### Written problem
List each line of the data in which the string "type" appears.

-- Start Data for this task --

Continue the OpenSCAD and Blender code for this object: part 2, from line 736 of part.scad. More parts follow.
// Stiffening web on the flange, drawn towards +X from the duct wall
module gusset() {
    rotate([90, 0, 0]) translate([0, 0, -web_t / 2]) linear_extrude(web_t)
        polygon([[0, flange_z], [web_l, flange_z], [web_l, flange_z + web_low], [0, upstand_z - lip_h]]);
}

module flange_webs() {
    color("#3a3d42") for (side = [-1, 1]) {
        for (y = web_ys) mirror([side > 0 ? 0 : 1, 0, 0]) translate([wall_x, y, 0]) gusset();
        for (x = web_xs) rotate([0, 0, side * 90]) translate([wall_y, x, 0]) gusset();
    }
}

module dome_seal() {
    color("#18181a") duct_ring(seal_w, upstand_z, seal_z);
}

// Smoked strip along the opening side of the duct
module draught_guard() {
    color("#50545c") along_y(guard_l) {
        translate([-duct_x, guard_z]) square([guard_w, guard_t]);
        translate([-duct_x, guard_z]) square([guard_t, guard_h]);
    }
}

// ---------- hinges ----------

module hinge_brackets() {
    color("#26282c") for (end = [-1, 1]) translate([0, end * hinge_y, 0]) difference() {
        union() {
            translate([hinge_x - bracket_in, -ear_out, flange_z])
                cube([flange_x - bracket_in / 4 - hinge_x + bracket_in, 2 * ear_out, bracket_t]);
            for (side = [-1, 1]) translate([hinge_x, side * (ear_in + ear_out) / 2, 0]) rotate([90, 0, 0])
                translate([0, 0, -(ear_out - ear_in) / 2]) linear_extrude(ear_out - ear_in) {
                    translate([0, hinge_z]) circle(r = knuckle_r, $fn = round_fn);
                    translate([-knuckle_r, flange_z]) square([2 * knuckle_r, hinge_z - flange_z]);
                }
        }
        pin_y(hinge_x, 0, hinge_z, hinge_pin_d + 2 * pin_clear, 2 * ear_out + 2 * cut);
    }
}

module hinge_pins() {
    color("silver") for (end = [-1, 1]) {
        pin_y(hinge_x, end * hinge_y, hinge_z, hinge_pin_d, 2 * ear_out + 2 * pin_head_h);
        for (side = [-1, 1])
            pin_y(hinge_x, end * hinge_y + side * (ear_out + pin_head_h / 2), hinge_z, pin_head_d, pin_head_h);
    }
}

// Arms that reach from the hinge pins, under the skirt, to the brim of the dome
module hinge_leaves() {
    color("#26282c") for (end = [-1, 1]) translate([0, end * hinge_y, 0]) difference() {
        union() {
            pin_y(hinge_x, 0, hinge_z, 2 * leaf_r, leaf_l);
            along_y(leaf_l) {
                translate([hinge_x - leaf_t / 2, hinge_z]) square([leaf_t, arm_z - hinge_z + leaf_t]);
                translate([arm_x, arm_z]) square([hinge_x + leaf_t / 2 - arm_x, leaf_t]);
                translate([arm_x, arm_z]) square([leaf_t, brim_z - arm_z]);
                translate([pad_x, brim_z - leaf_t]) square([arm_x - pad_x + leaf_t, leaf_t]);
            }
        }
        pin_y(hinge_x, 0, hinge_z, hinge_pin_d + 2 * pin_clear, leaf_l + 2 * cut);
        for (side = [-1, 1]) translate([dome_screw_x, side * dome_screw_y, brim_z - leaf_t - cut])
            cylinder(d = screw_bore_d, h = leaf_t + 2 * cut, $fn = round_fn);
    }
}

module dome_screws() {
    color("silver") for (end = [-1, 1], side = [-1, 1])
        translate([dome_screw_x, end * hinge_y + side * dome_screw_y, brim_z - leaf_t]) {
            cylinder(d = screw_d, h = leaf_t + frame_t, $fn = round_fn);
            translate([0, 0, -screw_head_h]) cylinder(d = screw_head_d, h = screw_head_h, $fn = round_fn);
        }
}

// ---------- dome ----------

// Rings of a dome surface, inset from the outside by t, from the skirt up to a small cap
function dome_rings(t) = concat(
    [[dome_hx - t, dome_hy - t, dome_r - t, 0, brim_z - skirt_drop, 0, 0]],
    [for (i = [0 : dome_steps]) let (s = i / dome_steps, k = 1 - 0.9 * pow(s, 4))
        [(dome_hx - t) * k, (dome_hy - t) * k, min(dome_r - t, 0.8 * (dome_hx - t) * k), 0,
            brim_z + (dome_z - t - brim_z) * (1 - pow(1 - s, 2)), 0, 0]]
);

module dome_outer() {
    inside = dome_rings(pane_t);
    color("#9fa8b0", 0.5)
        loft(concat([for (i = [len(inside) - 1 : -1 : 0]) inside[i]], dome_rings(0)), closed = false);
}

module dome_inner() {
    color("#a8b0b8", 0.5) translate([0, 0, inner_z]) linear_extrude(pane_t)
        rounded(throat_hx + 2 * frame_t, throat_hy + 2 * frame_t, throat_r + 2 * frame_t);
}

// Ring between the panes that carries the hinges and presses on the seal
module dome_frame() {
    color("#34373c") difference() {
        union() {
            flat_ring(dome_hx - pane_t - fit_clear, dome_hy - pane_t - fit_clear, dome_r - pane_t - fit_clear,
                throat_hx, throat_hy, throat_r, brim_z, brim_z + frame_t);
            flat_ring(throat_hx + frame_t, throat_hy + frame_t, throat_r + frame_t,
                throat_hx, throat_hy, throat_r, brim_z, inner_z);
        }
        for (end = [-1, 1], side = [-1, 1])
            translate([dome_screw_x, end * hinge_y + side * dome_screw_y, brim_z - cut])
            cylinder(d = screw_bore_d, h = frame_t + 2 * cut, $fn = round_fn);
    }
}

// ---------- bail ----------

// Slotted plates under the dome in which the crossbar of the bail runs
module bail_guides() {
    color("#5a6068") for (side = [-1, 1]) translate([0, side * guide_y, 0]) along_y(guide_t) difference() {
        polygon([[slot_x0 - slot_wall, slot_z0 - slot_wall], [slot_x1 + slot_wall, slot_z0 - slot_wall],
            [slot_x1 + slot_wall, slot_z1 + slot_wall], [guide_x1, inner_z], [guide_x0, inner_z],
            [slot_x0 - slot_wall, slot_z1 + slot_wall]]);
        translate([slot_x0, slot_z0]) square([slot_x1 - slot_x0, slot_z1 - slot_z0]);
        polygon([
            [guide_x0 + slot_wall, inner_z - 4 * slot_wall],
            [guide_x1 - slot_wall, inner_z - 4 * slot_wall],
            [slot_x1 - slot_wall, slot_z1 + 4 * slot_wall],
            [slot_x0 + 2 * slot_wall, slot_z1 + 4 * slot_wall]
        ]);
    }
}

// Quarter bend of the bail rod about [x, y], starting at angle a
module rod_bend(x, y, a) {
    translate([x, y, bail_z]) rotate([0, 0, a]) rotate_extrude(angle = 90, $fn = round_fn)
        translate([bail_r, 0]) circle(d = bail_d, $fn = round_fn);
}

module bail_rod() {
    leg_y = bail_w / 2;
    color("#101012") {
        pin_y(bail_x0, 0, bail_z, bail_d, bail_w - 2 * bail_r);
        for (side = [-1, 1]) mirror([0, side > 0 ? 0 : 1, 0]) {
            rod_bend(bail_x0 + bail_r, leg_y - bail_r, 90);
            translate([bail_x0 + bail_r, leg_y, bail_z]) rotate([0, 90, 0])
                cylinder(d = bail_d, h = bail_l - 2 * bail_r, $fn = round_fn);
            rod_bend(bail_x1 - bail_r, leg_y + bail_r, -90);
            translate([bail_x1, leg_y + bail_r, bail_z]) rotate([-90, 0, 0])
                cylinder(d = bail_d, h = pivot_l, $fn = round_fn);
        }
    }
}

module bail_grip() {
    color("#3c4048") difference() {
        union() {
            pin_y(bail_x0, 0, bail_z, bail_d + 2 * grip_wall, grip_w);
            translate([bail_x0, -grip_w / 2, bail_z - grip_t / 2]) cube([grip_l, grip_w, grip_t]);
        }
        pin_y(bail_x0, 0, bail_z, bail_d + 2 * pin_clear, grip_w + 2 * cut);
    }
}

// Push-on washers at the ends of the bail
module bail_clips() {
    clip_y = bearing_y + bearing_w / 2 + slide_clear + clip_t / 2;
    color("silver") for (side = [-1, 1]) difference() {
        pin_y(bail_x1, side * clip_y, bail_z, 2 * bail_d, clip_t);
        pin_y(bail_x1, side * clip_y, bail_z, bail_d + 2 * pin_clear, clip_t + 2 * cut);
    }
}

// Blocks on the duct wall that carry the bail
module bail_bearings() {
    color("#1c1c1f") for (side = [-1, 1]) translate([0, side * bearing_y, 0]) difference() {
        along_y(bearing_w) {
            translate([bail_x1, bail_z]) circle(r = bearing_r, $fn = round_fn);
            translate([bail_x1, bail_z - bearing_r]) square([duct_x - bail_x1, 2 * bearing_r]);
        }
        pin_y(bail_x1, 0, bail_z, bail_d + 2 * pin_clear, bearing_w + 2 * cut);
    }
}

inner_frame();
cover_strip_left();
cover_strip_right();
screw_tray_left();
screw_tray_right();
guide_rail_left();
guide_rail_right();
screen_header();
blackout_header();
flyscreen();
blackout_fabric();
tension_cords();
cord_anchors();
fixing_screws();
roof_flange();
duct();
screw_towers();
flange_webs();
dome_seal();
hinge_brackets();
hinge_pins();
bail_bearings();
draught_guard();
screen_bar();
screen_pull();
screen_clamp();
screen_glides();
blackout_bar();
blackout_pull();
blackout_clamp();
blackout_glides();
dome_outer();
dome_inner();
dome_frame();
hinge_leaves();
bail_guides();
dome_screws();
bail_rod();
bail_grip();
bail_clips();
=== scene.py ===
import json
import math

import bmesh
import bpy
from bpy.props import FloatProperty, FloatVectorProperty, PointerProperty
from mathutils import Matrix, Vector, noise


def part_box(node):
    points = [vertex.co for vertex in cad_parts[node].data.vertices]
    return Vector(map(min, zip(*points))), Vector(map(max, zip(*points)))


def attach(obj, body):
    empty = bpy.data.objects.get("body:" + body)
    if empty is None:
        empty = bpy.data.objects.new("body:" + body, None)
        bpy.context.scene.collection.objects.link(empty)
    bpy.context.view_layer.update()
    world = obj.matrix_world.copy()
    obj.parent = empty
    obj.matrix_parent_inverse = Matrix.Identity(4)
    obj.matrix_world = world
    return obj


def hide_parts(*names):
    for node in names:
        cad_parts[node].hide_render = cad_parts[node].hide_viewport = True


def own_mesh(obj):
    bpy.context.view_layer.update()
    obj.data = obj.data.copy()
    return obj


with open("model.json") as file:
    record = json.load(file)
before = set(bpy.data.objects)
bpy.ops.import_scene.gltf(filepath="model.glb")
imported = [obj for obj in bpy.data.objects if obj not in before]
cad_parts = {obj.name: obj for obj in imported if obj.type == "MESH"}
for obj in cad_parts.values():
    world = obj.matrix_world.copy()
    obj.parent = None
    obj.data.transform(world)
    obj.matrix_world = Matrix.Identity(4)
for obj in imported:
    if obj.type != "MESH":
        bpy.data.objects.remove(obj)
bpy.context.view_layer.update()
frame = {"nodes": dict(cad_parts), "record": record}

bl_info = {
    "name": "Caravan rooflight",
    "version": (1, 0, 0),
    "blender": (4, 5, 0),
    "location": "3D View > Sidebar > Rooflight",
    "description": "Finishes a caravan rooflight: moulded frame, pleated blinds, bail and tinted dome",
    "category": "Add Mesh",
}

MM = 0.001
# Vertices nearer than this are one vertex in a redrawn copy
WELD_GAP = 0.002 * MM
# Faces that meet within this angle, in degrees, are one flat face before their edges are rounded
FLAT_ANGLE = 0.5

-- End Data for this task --
-- Start Data for this task --

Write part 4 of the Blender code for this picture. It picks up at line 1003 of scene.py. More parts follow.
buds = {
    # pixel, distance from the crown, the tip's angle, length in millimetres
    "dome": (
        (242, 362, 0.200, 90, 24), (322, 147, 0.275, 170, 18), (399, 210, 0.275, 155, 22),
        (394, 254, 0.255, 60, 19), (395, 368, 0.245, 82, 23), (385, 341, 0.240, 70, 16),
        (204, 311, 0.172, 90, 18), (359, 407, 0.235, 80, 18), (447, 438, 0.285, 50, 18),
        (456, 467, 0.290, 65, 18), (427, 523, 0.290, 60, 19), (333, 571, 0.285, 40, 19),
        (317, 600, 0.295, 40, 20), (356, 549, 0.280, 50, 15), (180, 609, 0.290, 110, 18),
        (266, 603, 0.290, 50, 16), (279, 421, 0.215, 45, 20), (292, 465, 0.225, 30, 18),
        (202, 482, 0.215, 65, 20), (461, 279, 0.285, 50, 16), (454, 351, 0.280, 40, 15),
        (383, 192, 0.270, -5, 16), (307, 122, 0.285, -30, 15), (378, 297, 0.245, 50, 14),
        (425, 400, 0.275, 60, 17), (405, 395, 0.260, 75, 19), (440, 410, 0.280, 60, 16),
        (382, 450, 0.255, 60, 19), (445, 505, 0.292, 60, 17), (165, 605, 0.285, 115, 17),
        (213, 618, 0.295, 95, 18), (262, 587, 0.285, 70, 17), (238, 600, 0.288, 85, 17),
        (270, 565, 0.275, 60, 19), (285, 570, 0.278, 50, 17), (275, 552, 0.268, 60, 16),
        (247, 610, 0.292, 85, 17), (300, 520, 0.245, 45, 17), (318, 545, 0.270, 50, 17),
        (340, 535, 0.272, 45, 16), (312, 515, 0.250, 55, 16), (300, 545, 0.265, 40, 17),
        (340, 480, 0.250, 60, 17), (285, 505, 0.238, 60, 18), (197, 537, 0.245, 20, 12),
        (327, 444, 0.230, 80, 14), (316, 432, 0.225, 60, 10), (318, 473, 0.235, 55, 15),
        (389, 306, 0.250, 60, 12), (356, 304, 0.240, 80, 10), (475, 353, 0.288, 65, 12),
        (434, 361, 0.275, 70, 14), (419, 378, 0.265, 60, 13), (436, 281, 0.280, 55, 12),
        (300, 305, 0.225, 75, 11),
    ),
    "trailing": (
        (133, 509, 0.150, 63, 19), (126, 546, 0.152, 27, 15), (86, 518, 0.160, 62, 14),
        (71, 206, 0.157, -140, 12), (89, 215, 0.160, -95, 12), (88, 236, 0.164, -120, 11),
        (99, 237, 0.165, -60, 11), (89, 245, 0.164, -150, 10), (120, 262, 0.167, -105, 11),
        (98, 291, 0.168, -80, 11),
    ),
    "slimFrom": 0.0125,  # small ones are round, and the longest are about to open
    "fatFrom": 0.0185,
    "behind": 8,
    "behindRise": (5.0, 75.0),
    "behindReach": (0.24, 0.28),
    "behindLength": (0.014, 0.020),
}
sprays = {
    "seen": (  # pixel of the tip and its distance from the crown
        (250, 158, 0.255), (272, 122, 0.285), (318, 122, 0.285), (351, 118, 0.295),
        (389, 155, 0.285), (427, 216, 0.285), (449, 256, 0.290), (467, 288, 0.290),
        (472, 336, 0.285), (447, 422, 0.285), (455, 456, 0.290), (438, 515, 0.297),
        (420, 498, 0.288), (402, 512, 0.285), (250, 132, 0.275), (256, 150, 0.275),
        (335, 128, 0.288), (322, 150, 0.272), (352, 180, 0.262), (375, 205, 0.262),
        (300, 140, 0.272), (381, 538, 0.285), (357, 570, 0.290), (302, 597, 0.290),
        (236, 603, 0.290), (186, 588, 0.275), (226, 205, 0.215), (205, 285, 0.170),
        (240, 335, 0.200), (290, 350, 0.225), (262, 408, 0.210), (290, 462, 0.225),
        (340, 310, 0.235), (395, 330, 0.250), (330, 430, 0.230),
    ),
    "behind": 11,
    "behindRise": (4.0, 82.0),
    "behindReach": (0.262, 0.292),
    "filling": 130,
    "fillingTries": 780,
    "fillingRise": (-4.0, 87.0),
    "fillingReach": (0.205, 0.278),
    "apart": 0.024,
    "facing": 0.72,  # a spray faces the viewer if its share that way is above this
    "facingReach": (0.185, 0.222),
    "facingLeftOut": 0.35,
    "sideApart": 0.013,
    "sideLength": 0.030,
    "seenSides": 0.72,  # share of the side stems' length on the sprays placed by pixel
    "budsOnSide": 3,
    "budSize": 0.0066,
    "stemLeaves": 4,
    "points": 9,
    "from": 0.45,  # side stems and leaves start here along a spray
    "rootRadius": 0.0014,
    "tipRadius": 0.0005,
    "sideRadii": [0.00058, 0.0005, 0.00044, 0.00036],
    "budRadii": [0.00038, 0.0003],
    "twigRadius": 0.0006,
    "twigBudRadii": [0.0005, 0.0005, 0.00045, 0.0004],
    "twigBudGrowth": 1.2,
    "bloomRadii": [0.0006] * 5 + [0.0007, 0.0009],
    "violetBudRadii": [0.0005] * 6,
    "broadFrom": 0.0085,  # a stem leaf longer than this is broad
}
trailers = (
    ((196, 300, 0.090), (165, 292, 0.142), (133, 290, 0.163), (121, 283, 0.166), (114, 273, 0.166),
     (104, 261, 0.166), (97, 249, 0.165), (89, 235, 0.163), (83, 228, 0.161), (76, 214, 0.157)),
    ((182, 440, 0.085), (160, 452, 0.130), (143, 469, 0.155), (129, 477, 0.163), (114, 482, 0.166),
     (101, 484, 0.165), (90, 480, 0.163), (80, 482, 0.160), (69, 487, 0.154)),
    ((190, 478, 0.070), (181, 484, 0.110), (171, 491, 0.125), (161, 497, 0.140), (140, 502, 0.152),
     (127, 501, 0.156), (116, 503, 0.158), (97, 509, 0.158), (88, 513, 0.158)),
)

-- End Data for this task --

### Task solution
cad_parts = {obj.name: obj for obj in imported if obj.type == "MESH"}
    if obj.type != "MESH":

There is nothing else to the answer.